Entah usaha itu hanya terpaku pada pemahaman dan kepercayaan akan mitologi saja
atau dengan menggunakan cara cara yang rasional, yang jelas pengetahuan yang
mereka peroleh dari usaha itu dapat menjadi pegangan mereka dalam menjalani
kehidupannya di alam ini. Sama seperti sejarah pada perkembangan pengetahuan
dari masa ke masa. Metode epistemology juga berkembang seiring dengan
berkembangnya cara berpikir manusia. Dimulai dengan nenek moyang kita yang
hidup di masa masa purba yang mana masih sangat primitif. Usaha mereka dalam
mendapatkan pengetahuan yang benar terutama dalam penafsiran dan memahami alam adalah
dengan meletakkan dewa dewa pada setiap gejala yang terjadi di ala mini. Hujan
deras yang merusak pertanda bahwa dewa hujan sedang dalam keadaan badmood.
Entah itu karena manusia yang lupa memberikannya sesajen atau dia sedang ada
masalah dengan dewa lainnya.
Tahap selanjutnya adalah masa dimana
manusia mulai berusaha untuk melepas belenggu mitos dalam setiap gejala alam
yang mereka rasakan dan mereka lihat. Dari usaha ini berkembanglah epistemology
common sense dan trial-and-error. Ada dua ciri dari epistemology manusia zaman
ini untuk mendapatkan pengetahuan yang benar. Yang pertama dengan menggunakan
common sense atau akal sehat. Pada tahap ini mereka mulai menggunakan akal
mereka untuk menafsirkan alam dengan melepas belenggu belenggu mitos yang diwariskan
generasi sebelumnya. Kedua adalah dengan trial-and-error yaitu metode praktek
lapangan dengan mencoba mencoba. Artinya sebelum mengkaji tentang tentang
sesuatu mereka masih belum dibekali dengan suatu teori tentang hal tersebut.

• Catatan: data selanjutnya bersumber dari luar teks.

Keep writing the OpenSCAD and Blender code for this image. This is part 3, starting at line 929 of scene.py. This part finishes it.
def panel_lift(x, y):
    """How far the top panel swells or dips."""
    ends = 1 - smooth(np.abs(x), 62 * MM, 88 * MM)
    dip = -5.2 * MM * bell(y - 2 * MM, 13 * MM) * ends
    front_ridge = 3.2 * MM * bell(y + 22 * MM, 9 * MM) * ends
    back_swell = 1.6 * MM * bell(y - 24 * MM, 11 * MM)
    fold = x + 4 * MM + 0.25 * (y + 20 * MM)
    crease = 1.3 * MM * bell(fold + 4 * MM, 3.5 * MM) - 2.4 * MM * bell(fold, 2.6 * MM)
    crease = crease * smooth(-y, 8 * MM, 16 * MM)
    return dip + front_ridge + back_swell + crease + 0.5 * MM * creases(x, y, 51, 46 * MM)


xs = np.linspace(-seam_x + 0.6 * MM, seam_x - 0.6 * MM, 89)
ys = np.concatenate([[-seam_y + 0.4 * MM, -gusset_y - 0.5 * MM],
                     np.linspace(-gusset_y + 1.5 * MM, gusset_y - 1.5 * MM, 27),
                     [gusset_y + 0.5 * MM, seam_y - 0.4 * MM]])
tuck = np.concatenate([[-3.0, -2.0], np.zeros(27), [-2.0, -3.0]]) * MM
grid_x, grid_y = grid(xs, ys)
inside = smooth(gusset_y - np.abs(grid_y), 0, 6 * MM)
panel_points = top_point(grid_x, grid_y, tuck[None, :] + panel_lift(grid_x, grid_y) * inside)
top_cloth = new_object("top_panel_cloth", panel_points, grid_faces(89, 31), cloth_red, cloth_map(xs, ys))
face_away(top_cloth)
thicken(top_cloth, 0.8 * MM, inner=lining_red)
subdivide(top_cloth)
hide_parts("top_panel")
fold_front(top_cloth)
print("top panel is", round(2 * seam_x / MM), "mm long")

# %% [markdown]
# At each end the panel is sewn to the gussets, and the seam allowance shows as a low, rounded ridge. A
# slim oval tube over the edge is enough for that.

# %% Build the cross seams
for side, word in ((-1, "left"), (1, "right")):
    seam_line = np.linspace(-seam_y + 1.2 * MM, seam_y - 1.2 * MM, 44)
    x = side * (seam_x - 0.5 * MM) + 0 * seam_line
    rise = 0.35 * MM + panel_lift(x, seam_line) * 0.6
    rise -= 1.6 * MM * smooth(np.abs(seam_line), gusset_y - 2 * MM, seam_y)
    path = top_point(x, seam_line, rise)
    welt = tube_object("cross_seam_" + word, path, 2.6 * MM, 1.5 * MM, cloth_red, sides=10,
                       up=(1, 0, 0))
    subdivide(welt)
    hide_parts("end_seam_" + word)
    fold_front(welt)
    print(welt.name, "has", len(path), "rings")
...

Yang ada hanyalah bekal akal yang sehat dan keberanian untuk mencoba mencoba.
Akibatnya system epistemology seperti ini tidaklah mendatangkan sebuah
pengetahuan yang benar akan objek yang dikaji. Contoh : ketika Copernicus
mengatakan bahwa bumilah yang mengelilingi matahari. Masyarakat setempat tidak
mempercayainya. Sebab, menurut akal sehat mereka mataharilah yang mengelilingi
bumi. Jadi, akal sehat selamanya tidak selalu memberikan kebenaran. Disamping
banyaknya celah yang ada pada metode yang lainnya yaitu metode mencoba mencoba.
Akan tetapi, epistemology seperti ini berperan penting dalam usaha manusia untuk menemukan penjelasan mengenai berbagai
gejala alam.
Dilanjutkan dengan tumbuh rasionalisme
untuk merontokkan dasar dasar pikiran yang masih bersifat mitos. Lalu, karena
adanya beberapa kelemahan pada metode seperti ini, berkembanglah empirisme.

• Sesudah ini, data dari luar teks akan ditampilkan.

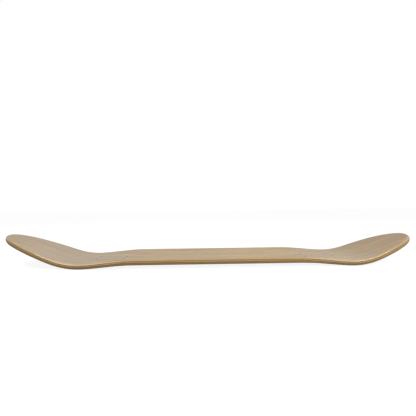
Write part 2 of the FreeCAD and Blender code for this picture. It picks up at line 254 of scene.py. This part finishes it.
def face_colour(nodes, masks):
    """Light wood under all the layers of a broad face."""
    wood = FACE_LIGHT
    for mask, start, full, share, colour in FACE_LAYERS:
        wood = nodes.layer(wood, masks[mask], start, full, share, colour)
    return wood


def edge_colour(nodes, masks, normal, turned, edge, end_grain):
    """Routed wood, darker at the ends of the fibres, with painted shade in the bolt holes and on its
    underside.
    """
    wood = nodes.layer(edge, masks["ply_fibre"], *PLY_FIBRE_RANGE, PLY_FIBRE_SHARE, end_grain)
    wood = nodes.layer(wood, turned, *END_GRAIN_TURN, END_GRAIN_SHARE, end_grain)
    bored = nodes.times(nodes.remap(masks["from_centre_line"], *BORED_ACROSS),
                        nodes.remap(masks["from_middle"], *BORED_ALONG))
    # Painted shade in the bolt holes
    wood = nodes.mix(nodes.times(bored, HOLE_SHADE_SHARE), wood, PAINTED_HOLE_SHADE)
    # Painted shade on the underside of the edge
    return nodes.layer(wood, normal["Z"], *UNDER_SHADE_LYING, UNDER_SHADE_SHARE, PAINTED_UNDER_SHADE)


def relief(nodes, masks, routed):
    """Bumps of the fibres, with the flecks sunk into the broad faces."""
    fleck = nodes.remap(masks["fleck"], *FLECK_RIM)
    face_height = nodes.math("SUBTRACT", masks["fibre"], nodes.times(fleck, FLECK_DEPTH_SHARE))
    height = nodes.add("ShaderNodeMix", {0: routed, 2: face_height, 3: masks["ply_fibre"]}).outputs[0]
    return nodes.add("ShaderNodeBump", {"Height": height, "Strength": RELIEF_STRENGTH,
                                        "Distance": RELIEF_DEPTH}).outputs[0]


def maple(name, seed, lengthwise, edge, end_grain):
    """Lacquered maple whose grain runs along the deck or across it. Broad faces show fibres,
    veins, figure, curl, flecks and mineral streaks, routed edges a warmer and glossier wood
    with painted shade on its lower side, and the ends of the fibres a darker and duller one."""
    material = bpy.data.materials.new(name)
    nodes = Nodes(material)
    masks = wood_masks(nodes, seed, lengthwise)

    normal = nodes.split(nodes.add("ShaderNodeNewGeometry").outputs["Normal"])
    end_axis, side_axis = "XY" if lengthwise else "YX"
    turned = nodes.math("ARCTAN2", nodes.absolute(normal[end_axis]), nodes.absolute(normal[side_axis]))
    routed = nodes.remap(nodes.absolute(normal["Z"]), *ROUTED_LYING)
    open_grain = nodes.times(routed, nodes.remap(turned, *END_GRAIN_TURN))
    lacquered = nodes.math("SUBTRACT", routed, open_grain)
    upper_arris = nodes.times(nodes.remap(normal["Z"], *UPPER_ARRIS_LYING), routed)

    colour = nodes.mix(routed, face_colour(nodes, masks),
                       edge_colour(nodes, masks, normal, turned, edge, end_grain))
    roughness = nodes.math("SUBTRACT", nodes.remap(masks["fibre"], *FIBRE_RANGE, *FACE_ROUGHNESS),
                           nodes.times(lacquered, LACQUER_SMOOTHING))
    roughness = nodes.math("ADD", roughness, nodes.times(open_grain, OPEN_GRAIN_ROUGHENING))
    coat = nodes.times(nodes.remap(turned, *COAT_FADE_TURN, COAT_WEIGHT, 0.0), upper_arris)
    bump = relief(nodes, masks, routed)
    surface = nodes.add("ShaderNodeBsdfPrincipled", {
        "Base Color": colour, "Roughness": roughness, "Specular IOR Level": SPECULAR_LEVEL,
        "Coat Weight": coat, "Coat Roughness": COAT_ROUGHNESS,
        "Normal": bump, "Coat Normal": bump}).outputs[0]
    nodes.add("ShaderNodeOutputMaterial", {"Surface": surface})
    return material


# Each veneer's material, seed, run of the grain (True is lengthwise) and edge colours

WOODS = {
    "top_face_veneer": ("top_face_wood", 1, True, SANDED, SANDED_END),
    "upper_core_veneer": ("upper_core_wood", 2, True, CORE, CORE_END),
    "upper_cross_veneer": ("upper_cross_wood", 3, False, CROSS, CROSS_END),
    "middle_core_veneer": ("middle_core_wood", 4, True, CORE, CORE_END),
    "lower_cross_veneer": ("lower_cross_wood", 5, False, CROSS, CROSS_END),
    "lower_core_veneer": ("lower_core_wood", 6, True, CORE, CORE_END),
    "bottom_face_veneer": ("bottom_face_wood", 7, True, BOTTOM_WOOD_AND_SHADE, BOTTOM_END_AND_SHADE),
}
for node_name, wood_facts in WOODS.items():
    material = maple(*wood_facts)
    for material_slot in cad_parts[node_name].material_slots:
        material_slot.material = material

# Floor that is white to the camera and keeps the deck's shadow. It lies a hair under the deck
# and reaches out to about the horizon.

WHITE = (1, 1, 1, 1)
FLOOR_PAPER = (0.28, 0.28, 0.28, 1)
FLOOR_GLOW = 0.9
FLOOR_HALF = 20.0
FLOOR_GAP = 0.0002

floor_material = bpy.data.materials.new("floor_paper")
nodes = Nodes(floor_material)
paper = nodes.add("ShaderNodeBsdfDiffuse", {"Color": FLOOR_PAPER}).outputs[0]
glow = nodes.add("ShaderNodeEmission", {"Color": WHITE, "Strength": FLOOR_GLOW}).outputs[0]
no_glow = nodes.add("ShaderNodeEmission", {"Strength": 0.0}).outputs[0]
lift = nodes.add("ShaderNodeMixShader", {0: nodes.seen(), 1: no_glow, 2: glow}).outputs[0]
both = nodes.add("ShaderNodeAddShader", {0: paper, 1: lift}).outputs[0]
nodes.add("ShaderNodeOutputMaterial", {"Surface": both})

corner_signs = ((-1, -1), (1, -1), (1, 1), (-1, 1))
floor_corners = [(x * FLOOR_HALF, y * FLOOR_HALF, -FLOOR_GAP) for x, y in corner_signs]
floor_mesh = bpy.data.meshes.new("floor")
floor_mesh.from_pydata(floor_corners, [], [(0, 1, 2, 3)])
floor_mesh.materials.append(floor_material)
floor = bpy.data.objects.new("floor", floor_mesh)
scene.collection.objects.link(floor)

# World that is white to the camera and lights the deck evenly from all round

BACKDROP_LEVEL = 1.0
AMBIENT_LEVEL = 0.285

world = bpy.data.worlds.new("studio")
scene.world = world
nodes = Nodes(world)
backdrop = nodes.add("ShaderNodeBackground", {"Color": WHITE, "Strength": BACKDROP_LEVEL}).outputs[0]
ambient = nodes.add("ShaderNodeBackground", {"Color": WHITE, "Strength": AMBIENT_LEVEL}).outputs[0]
sky = nodes.add("ShaderNodeMixShader", {0: nodes.seen(), 1: ambient, 2: backdrop}).outputs[0]
nodes.add("ShaderNodeOutputWorld", {"Surface": sky})

# Three soft boxes over the near side, all facing the middle of the deck: place and power in watts

BOX_SIDE = 0.7
SOFT_BOXES = {
    "left_box": ((-0.6, -1.0, 1.2), 11.3),
    "right_box": ((0.85, -0.8, 1.2), 7.3),
    "tail_box": ((1.1, -1.2, 0.6), 11.4),
}
for name, (place, power) in SOFT_BOXES.items():
    light = bpy.data.lights.new(name, "AREA")
    light.shape = "SQUARE"
    light.size = BOX_SIDE
    light.energy = power
    soft_box = bpy.data.objects.new(name, light)
    soft_box.location = place
    soft_box.rotation_mode = "QUATERNION"
    soft_box.rotation_quaternion = (-Vector(place)).to_track_quat("-Z", "Y")
    scene.collection.objects.link(soft_box)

Sama seperti rasionalisme, empirisme juga terdapat celah celah dalam metode
penemuan kebenarannya. Celah celah ini sudah dibahas pada bab sumber
pengetahuan di depan.
Selanjutnya, muncullah metode eksperimen
yang menengahi antara merode rasionalisme dan empirisme. Bagaimana kita
mendapatkan pengetahuan yang benar ?, yaitu dengan mengadakan penjelasan
penjelasan teoritis dalam ranah rasio dan melakukan pembuktian pembuktian dalam
ranah empiris. Inilah yang disebut dengan metode eksperimen yang menjembatani
antara rasionalisme dan empirisme. Konsep epistemology ini dikembangkan para
sarjana muslim ketika masa keemasan islam dan dimasyarakatkan oleh francis
bacon. Dari metode eksperimen inilah nanti timbul “metode ilmiah” yang
menggabungkan antara cara berpikir deduktif dan cara berpikir induktif. Tentang
metode ilmiah ini akan dibahas pada pembahasan selanjutnya.